Entries with parts and joints
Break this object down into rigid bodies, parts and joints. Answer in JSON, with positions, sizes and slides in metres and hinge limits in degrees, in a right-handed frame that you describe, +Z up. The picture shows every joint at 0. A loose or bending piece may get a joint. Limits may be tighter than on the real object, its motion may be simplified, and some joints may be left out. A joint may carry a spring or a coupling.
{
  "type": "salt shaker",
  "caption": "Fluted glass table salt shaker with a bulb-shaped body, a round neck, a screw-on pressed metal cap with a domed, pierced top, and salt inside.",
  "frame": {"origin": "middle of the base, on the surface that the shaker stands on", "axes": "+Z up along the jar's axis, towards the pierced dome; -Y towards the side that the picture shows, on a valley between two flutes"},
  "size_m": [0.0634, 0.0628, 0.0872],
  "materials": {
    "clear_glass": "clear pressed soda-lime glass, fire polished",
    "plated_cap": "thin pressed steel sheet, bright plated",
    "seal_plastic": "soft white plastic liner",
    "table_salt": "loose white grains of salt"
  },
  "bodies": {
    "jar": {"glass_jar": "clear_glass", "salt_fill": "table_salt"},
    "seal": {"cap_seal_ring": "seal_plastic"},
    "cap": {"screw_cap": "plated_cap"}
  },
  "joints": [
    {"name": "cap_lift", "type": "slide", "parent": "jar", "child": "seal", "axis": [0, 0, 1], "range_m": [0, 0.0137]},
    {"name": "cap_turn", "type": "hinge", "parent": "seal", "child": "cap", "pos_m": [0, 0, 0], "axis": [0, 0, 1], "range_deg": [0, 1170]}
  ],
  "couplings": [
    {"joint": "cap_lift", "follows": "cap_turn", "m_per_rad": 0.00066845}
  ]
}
...
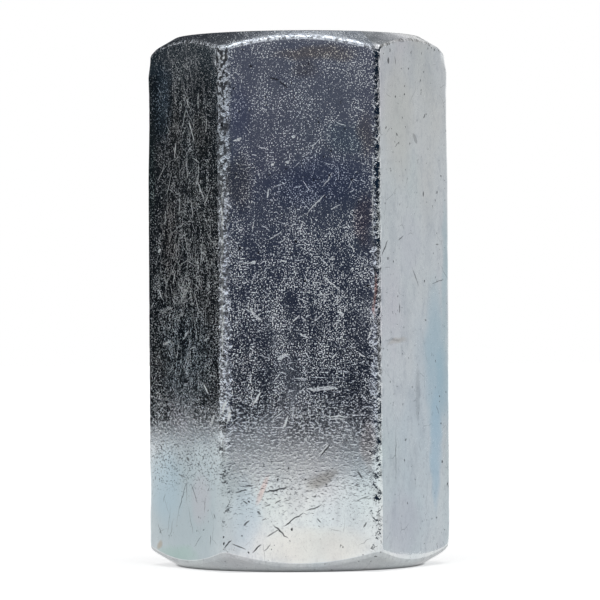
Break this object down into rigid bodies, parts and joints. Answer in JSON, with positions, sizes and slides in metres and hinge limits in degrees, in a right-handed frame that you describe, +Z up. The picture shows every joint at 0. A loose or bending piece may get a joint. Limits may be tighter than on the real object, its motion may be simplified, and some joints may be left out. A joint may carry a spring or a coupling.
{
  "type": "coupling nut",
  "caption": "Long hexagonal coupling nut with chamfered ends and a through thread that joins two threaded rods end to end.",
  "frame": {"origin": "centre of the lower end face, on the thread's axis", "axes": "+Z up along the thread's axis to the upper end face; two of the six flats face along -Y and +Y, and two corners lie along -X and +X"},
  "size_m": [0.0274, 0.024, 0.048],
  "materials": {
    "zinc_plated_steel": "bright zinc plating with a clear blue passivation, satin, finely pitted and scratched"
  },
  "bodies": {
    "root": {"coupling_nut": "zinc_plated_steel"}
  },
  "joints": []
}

→ **Task details**: State how many lines include the string "that", and nothing more.

→ **Output of the exercise**: 4